Footnote 1. The Supreme Court has described the circumstances in which an order disqualifying counsel could be reviewed on direct appeal, stating that, "should the Court of Appeals conclude after the trial has ended that permitting continuing representation was prejudicial error, it would retain its usual authority to vacate the judgment appealed from and order a new trial." Firestone Tire & Rubber Co. v. Risjord, 449 U.S. 368, 378 (1981). In other words, it appears as though a showing of prejudice would be required. Practically speaking, it would be very difficult to demonstrate prejudice absent some sort of misconduct on the part of counsel.

***SMG argues that the district court erred by granting Nintendo's motion for disqualification. SMG contends that the motion was precluded by the waiver-of-conflict provision in the Lonestar Joint Defense Agreement. According to SMG, the Agreement clearly intended to bar Nintendo from seeking to disqualify "respective counsel" like Cooper who subsequently left one of the parties or its counsel to join another company or law firm. That waiver provision, set forth in Paragraph 6 of the Joint Defense Agreement, provides:

The parties expressly acknowledge and agree that nothing in this Agreement, nor compliance with the terms of this Agreement by either party, shall be used as a basis to seek to disqualify the respective counsel of such party in any future litigation.

***We agree with SMG's interpretation. As an initial matter, while challenging SMG's reading of the Joint Defense Agreement, Nintendo cannot dispute that these types of waiver provisions are enforceable where, as here, there is a non-attorney-client relationship (Cooper did not represent Nintendo in the Lonestar litigation) involving sophisticated parties. See generally Model Rules of Prof'l Conduct 1.7 cmt. 22 (noting "if the client is an experienced user of the legal services involved and is reasonably informed regarding the risk that a conflict may arise, such consent is more likely to be effective").
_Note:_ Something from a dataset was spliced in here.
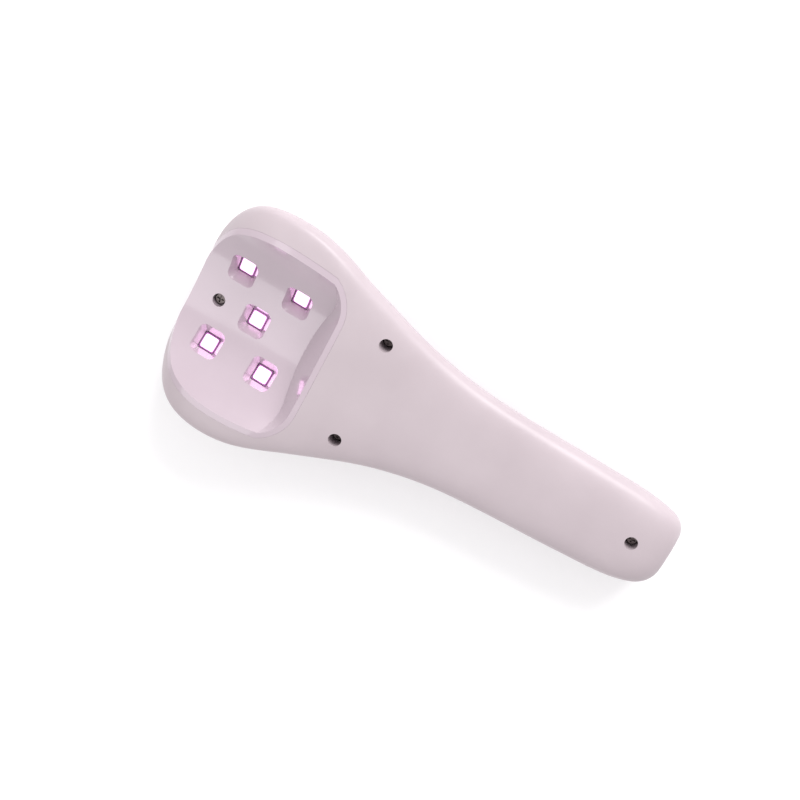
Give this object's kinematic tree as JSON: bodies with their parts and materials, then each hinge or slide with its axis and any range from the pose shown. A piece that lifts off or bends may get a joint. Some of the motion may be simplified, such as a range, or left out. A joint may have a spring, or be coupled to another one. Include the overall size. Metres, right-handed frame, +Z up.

Even in attorney-client situations, general rules of professional legal conduct recognize that in certain circumstances it is not only proper but beneficial for parties to contractually consent to a waiver of future conflicts of interest. See Restatement (Third) of the Law Governing Lawyers, § 122 cmt. D (2000) ("[T]he gains to both lawyer and client from a system of advance consent to defined future conflicts might be substantial."); see generally Model Rules of Prof'l Conduct 1.7 cmt. 22 (recognizing the appropriateness of contracting advanced waivers of conflicts of interest). Moreover, courts applying California law, which governs motions to disqualify counsel, In re Cnty. of Los Angeles, 223 F.3d at 995, have generally recognized the enforceability of advanced waiver of potential future [*10] conflicts, even if the waiver does not specifically state the exact nature of the future conflict, see Visa U.S.A., Inc. v. First Data Corp., 241 F.Supp.2d 1100, 1105 (N.D. Cal. 2003).